Him: I checked the wheel wells and I want you to see them.
Me: (gigantic eyeroll, while throwing my head and hands up) OH MY GOD!
Him: I think you need to see it.
Me: WHAT IS WRONG WITH MY JEEP NOW!
Him: I think you need to come out and see.
Me: I am not going out there to look at it. I'm all set. (said in the most annoyed tone possible)
Him: Okay .... (walks away offended)

Now I'm pissed and annoyed. I don't need this. I don't need this right now. My jeep having problems. I don't need MORE to worry about. I go out there and I see two small puddles on either side of my wheel-well on the passenger side. I have no idea what it is.

My steering leaking? Maybe. My brakes?

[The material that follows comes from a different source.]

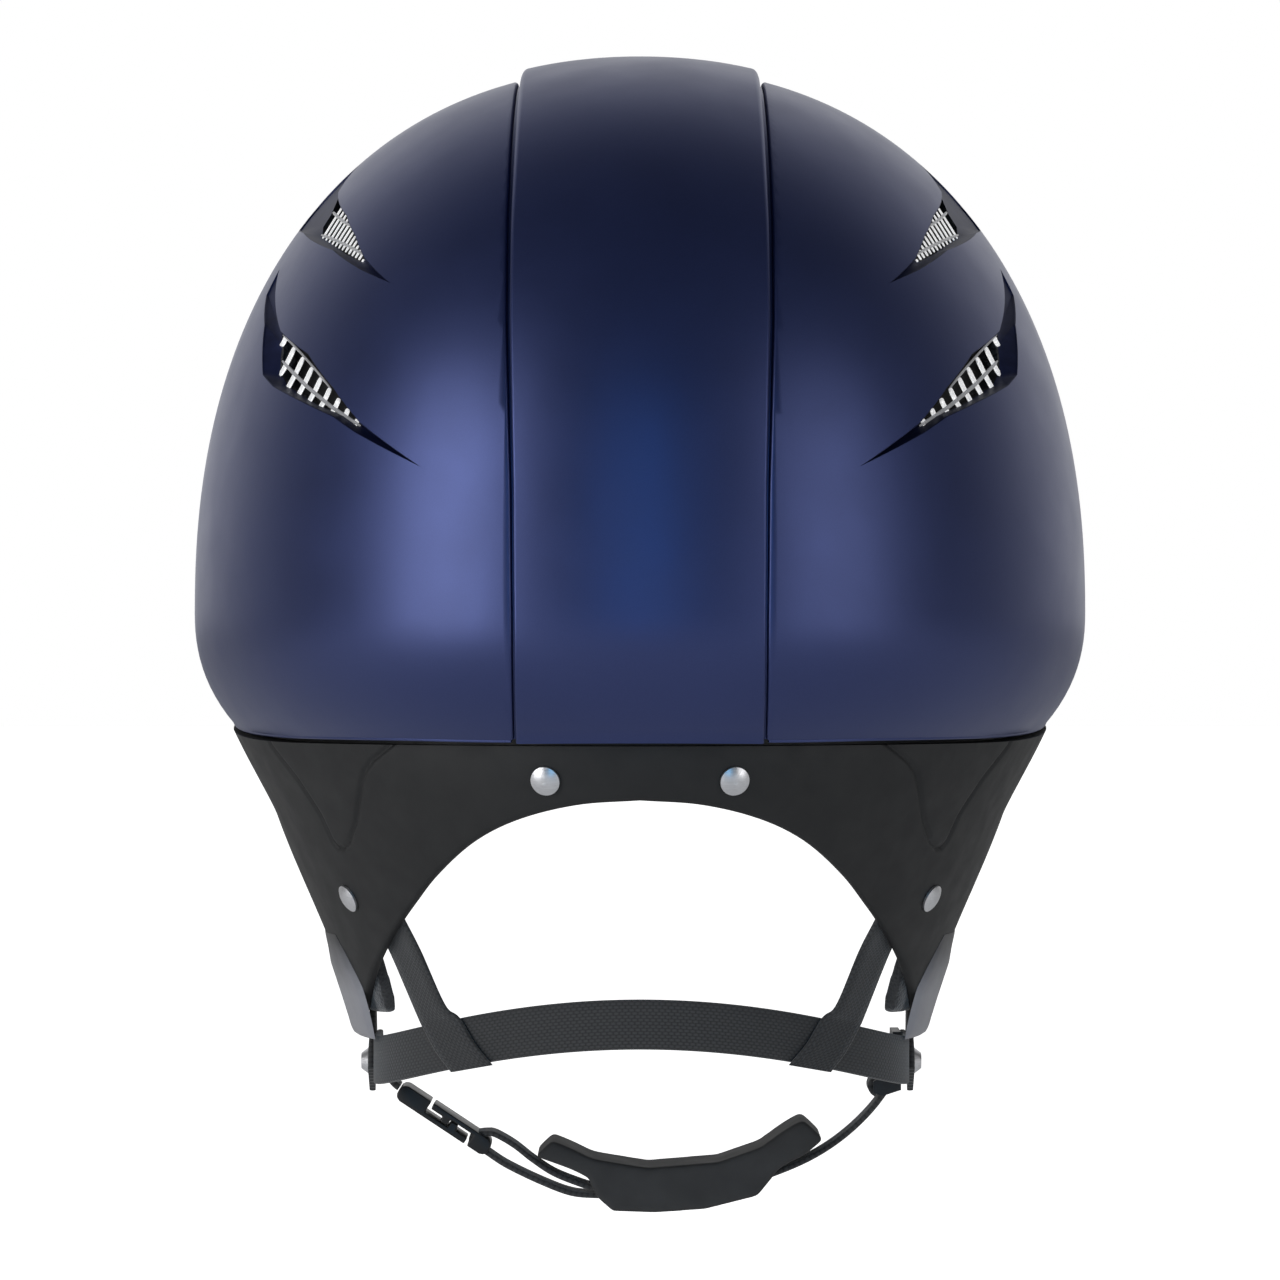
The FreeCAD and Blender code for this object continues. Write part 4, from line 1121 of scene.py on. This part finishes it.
def build_chin_strap():
    """One webbing: up the tail, through the hook, back through the pad and round the slide's bar."""
    radius, tail, loop, last_turn = 88, 89.6, 2.16, 25
    points = [arc_point(turn, tail) for turn in np.linspace(-3, -8.5, 6)]
    bend = [(x, 0, z) for x, z in TAIL_STRAND + UPPER_STRAND]
    arcs = [arc_point(turn, radius) for turn in np.linspace(-11, last_turn, 40)[:-1]]
    points += list(smooth_path(points[-1:] + bend + arcs[:1], 110)[1:-1])
    points += arcs
    aim = heading(56.4)
    end = SLIDE_BAR + np.array([aim[2], 0, -aim[0]]) * loop
    points += [hermite(arc_point(last_turn, radius), heading(last_turn) * 28, end, aim * 28, share)
               for share in np.linspace(0, 1, 24)[:-1]]
    points += [SLIDE_BAR + heading(turn) * loop for turn in np.linspace(-33.6, 250, 26)]
    flat_strap("chin_strap_webbing", points, CHIN_THICK, "strap_body", ["chin_strap"])


def hook_outline(length):
    """A J hook along and across the buckle, from the middle where the two engage."""
    return [(-length, -0.9), (0.5 - length, -1.8), (1.6 - length, -2.25), (6.0, -2.25), (6.0, -0.6),
            (2.4, -0.6), (2.2, 0.85), (0.35, 0.85), (0.15, -1.0), (-6.9, -1.0), (-6.9, 2.25),
            (1.6 - length, 2.25), (0.5 - length, 1.8), (-length, 0.9)]


def build_buckle():
    """Two engaged J hooks, turned half round from each other."""
    low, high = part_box("buckle_hook_left")
    half = (high[1] - low[1]) / MM / 2
    for name, body, sign, length in (("left", "chin_tab_body", 1, 15.5), ("right", "strap_body", -1, 12.3)):
        outline = [(1.6 + sign * u, sign * v) for u, v in hook_outline(length)]
        flat = [in_buckle(u, v - 0.75) for u, v in outline]
        verts = [(x, y, z) for y in (-half, half) for x, _, z in flat]
        count = len(outline)
        faces = [tuple(range(count)), tuple(range(2 * count - 1, count - 1, -1))]
        for step in range(count):
            after = (step + 1) % count
            faces.append((after, step, step + count, after + count))
        piece = make(f"hook_{name}", verts, faces, BUCKLE, sharp=180)
        face_outward(piece.data)
        bevelled(piece, 0.35, 30)
        applied(piece)
        piece.data.set_sharp_from_angle(angle=math.radians(50))
        enter(piece, body, [f"buckle_hook_{name}"])


# ---- padded and soft pieces --------------------------------------------------------------------


def thin_pad(points):
    """Draws an ear pad's inner face out towards the cradle."""
    wide, long = cradle_level(points[:, 2])
    angle = np.arctan2(points[:, 0] / wide, -points[:, 1] / long)
    inset = wide - np.hypot(points[:, 0] / wide, points[:, 1] / long) * wide
    extra = np.maximum(inset - 2.6, 0) * 0.45
    points[:, 0] += extra * np.sin(angle)
    points[:, 1] -= extra * np.cos(angle)
    return points


def padded_copy(node, name, voxel, pressure, cap, shrink, reshape=None):
    """The node's solid remeshed, drawn in a little and blown up as cloth."""
    piece = remeshed(node, name, voxel)
    mesh, frames = piece.data, 20
    if reshape:
        write_points(mesh, reshape(read_points(mesh) / MM) * MM)
    start = read_points(mesh) - read_points(mesh, "normal") * shrink * MM
    write_points(mesh, start)
    cloth = piece.modifiers.new("cloth", "CLOTH")
    cloth.settings.use_pressure = True
    cloth.settings.uniform_pressure_force = pressure
    cloth.settings.effector_weights.gravity = 0
    cloth.settings.quality = 5
    cloth.point_cache.frame_start, cloth.point_cache.frame_end = 1, frames
    for step in range(1, frames + 1):
        bpy.context.scene.frame_set(step)
    graph = bpy.context.evaluated_depsgraph_get()
    shift = read_points(piece.evaluated_get(graph).data) - start
    length = np.linalg.norm(shift, axis=1, keepdims=True)
    shift *= np.minimum(1, cap * MM / np.maximum(length, 1e-9))
    piece.modifiers.clear()
    write_points(mesh, start + shift)
    bpy.context.scene.frame_set(1)
    smooth = piece.modifiers.new("smooth", "SUBSURF")
    smooth.levels = smooth.render_levels = 1
    return applied(piece)


def off_line(value, pitch):
    """Distance to the nearest of a set of lines a pitch apart, the first at zero."""
    return np.abs((value + pitch / 2) % pitch - pitch / 2)


def press_channels(piece, distance):
    """Presses sewn channels into a padded piece, where distance(points) is small."""
    mesh = piece.data
    points, normals = read_points(mesh), read_points(mesh, "normal")
    depth = 0.9 * np.exp(-((distance(points / MM) / 1.6) ** 2))
    write_points(mesh, points - normals * depth[:, None] * MM)


def band_channels(points):
    """Distance to the headband's upright channels, one every 18 degrees."""
    turn = np.degrees(np.arctan2(points[:, 0], points[:, 1] / RATIO))
    return off_line(turn, 18) * math.radians(1) * 80


def crown_channels(points):
    """Distance to the crown pad's square quilting."""
    return np.minimum(off_line(points[:, 0], 22), off_line(points[:, 1], 22))


def build_lining():
    pieces = {node: padded_copy(node, name, 3.0, 3, 0.5, 0.4)
              for node, name in (("headband", "headband_padding"), ("crown_pad", "crown_padding"))}
    press_channels(pieces["headband"], band_channels)
    press_channels(pieces["crown_pad"], crown_channels)
    for name in SIDES:
        node = f"ear_pad_{name}"
        pieces[node] = padded_copy(node, f"ear_padding_{name}", 1.6, 4, 0.4, 0.3, thin_pad)
    for node, piece in pieces.items():
        finish_mesh(piece.data, LINING, 180)
        enter(piece, "helmet", [node])


def build_chin_pad():
    """Soft moulded sleeve with its edges rounded off, swollen a little near each end."""
    piece = remeshed("chin_pad", "chin_pad_sleeve", 0.7, rounding=9)
    points, reach = read_points(piece.data), 13 * MM
    for x, z in ((-21.6, -107.6), (41.8, -103.6)):
        away = points[:, (0, 2)] - np.array([x, z]) * MM
        share = np.clip(1 - np.linalg.norm(away, axis=1) / reach, 0, 1)
        away[:, 1] = np.maximum(away[:, 1], 0)
        points[:, (0, 2)] += away * 0.36 * ease(share)[:, None]
    write_points(piece.data, points)
    finish_mesh(piece.data, PAD, 180)
    enter(piece, "pad_body", ["chin_pad"])


# ---- CAD nodes that keep their shape -------------------------------------------------------------


def dress(node, material, bevel=0.0):
    """Gives a CAD node its finish and, at render time, rounded edges."""
    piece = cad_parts[node]
    for place in piece.material_slots:
        place.material = material
    if bevel:
        bevelled(piece, bevel, 40).harden_normals = True


dress("peak", NAVY, 0.6)
dress("impact_liner", FOAM)
dress("cradle_rivets", STEEL)
dress("slide_adjuster_right", BUCKLE, 0.4)
for hand in SIDES:
    dress(f"harness_rivet_{hand}", STEEL, 0.25)

build_shell()
build_panel()
build_grilles()
build_cradle()
build_ear_covers()
build_nape_band()
build_front_straps()
build_rear_straps()
build_chin_tab()
build_buckle()
build_chin_strap()
build_lining()
build_chin_pad()

# ---- floor and light -----------------------------------------------------------------------------


def stage_floor():
    """A pale floor that reads as white, and is clear from below."""
    wide, low = 20, -0.3
    mesh = bpy.data.meshes.new("floor")
    mesh.from_pydata([(-wide, -wide, low), (wide, -wide, low), (wide, wide, low), (-wide, wide, low)], [],
                     [(0, 1, 2, 3)])
    floor = link("floor", mesh)
    shade = Shade("floor_white", Roughness=0.9, Base_Color=(0.9, 0.9, 0.9, 1), Emission_Color=(1, 1, 1, 1))
    seen = shade.nodes.new("ShaderNodeLightPath").outputs["Is Camera Ray"]
    shade.set("Emission Strength", shade.span(seen, 0, 1, 0.13, 1))
    clear, mix = shade.nodes.new("ShaderNodeBsdfTransparent"), shade.nodes.new("ShaderNodeMixShader")
    below = shade.nodes.new("ShaderNodeNewGeometry").outputs["Backfacing"]
    for source, socket in ((below, 0), (shade.surface.outputs[0], 1), (clear.outputs[0], 2)):
        shade.links.new(source, mix.inputs[socket])
    shade.links.new(mix.outputs[0], shade.nodes["Material Output"].inputs["Surface"])
    mesh.materials.append(shade.material)


def softbox(name, azimuth, elevation, distance, wide, tall, power, tint=(1, 1, 1)):
    """A soft area light that faces the helmet; azimuth 0 is behind the camera, positive to the left."""
    light = bpy.data.lights.new(name, "AREA")
    light.shape, light.size, light.size_y = "RECTANGLE", wide, tall
    light.energy, light.color = power, tint
    lamp = link(name, light)
    a, e = math.radians(azimuth), math.radians(elevation)
    spot = Vector((-math.sin(a) * math.cos(e), -math.cos(a) * math.cos(e), math.sin(e))) * distance
    lamp.location = spot + Vector((0, 0, 0.03))
    lamp.rotation_euler = (-spot).to_track_quat("-Z", "Y").to_euler()
    lamp.visible_camera = False


def studio_world():
    """White where the camera sees it; as light it is brighter from the wearer's front."""
    world = bpy.data.worlds.new("studio")
    bpy.context.scene.world = world
    world.use_nodes = True
    nodes, links = world.node_tree.nodes, world.node_tree.links
    nodes.clear()
    output = nodes.new("ShaderNodeOutputWorld")
    seen, lit = nodes.new("ShaderNodeBackground"), nodes.new("ShaderNodeBackground")
    seen.inputs["Strength"].default_value = 1.0
    seen.inputs["Color"].default_value = (1, 1, 1, 1)
    place = nodes.new("ShaderNodeTexCoord")
    parts = nodes.new("ShaderNodeSeparateXYZ")
    ramp = nodes.new("ShaderNodeMapRange")
    ramp.interpolation_type = "SMOOTHSTEP"
    for key, value in (("From Min", 0.1), ("From Max", 1.0), ("To Min", 0.07), ("To Max", 1.1)):
        ramp.inputs[key].default_value = value
    links.new(place.outputs["Generated"], parts.inputs[0])
    links.new(parts.outputs["Y"], ramp.inputs["Value"])
    links.new(ramp.outputs["Result"], lit.inputs["Strength"])
    path, mix = nodes.new("ShaderNodeLightPath"), nodes.new("ShaderNodeMixShader")
    links.new(path.outputs["Is Camera Ray"], mix.inputs[0])
    links.new(lit.outputs[0], mix.inputs[1])
    links.new(seen.outputs[0], mix.inputs[2])
    links.new(mix.outputs[0], output.inputs["Surface"])


stage_floor()
studio_world()
softbox("left_strip", 54, 10, 2.2, 1.05, 1.7, 25)
softbox("right_strip", -54, 10, 2.2, 1.05, 1.7, 11)
softbox("centre_panel", 0, 10, 2.6, 0.8, 1.9, 7.5, (0.2, 0.58, 1))

bpy.context.view_layer.update()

He thinks so.

He told me before I left that he's worried. Which is nice and kind, he's concerned. But why am I so fucking annoyed then? Oh yes, HOT BUTTON. HOT BUTTON. HOT BUTTON.

I drove it home, it was fine. I washed it. Washed the wheels. It's fine. I even jammed on my brakes a few times (not on purpose, but actually because I wasn't paying attention and didn't want to ... you know... hit the car in front of me) and they work. The same as they have been working.

I had my man look at it. He's worried too. He can't figure it out. He thinks I drove through something, maybe.

Or it's the steering box.

All I know, is I had some serious attitude and I directed it at someone who really didn't deserve it and now I'm sorry. I'll fix it tomorrow. And make an appointment for my jeep.

WTF?

1 comment:

jenny said...

I have no idea about steering boxes and such but a broken brake line is like this:

One minute, brakes are working. The next minute you're rolling out onto Main Street from the bank parking lot, completely unable to stop no matter how hard to stomp on the pedal and you coast to a stop...a trail of fluid on the ground behind you but at the same time thanking god that you didn't pull out into major traffic.

Did I mention your car should be packed so full with children and camping gear that you can barely see out the back window? And that one of your children will start to cry when they realize the only place they'll be going now is to the garage?

Cheer up sunshine, my check engine light is back on. :) I totally feel your pain.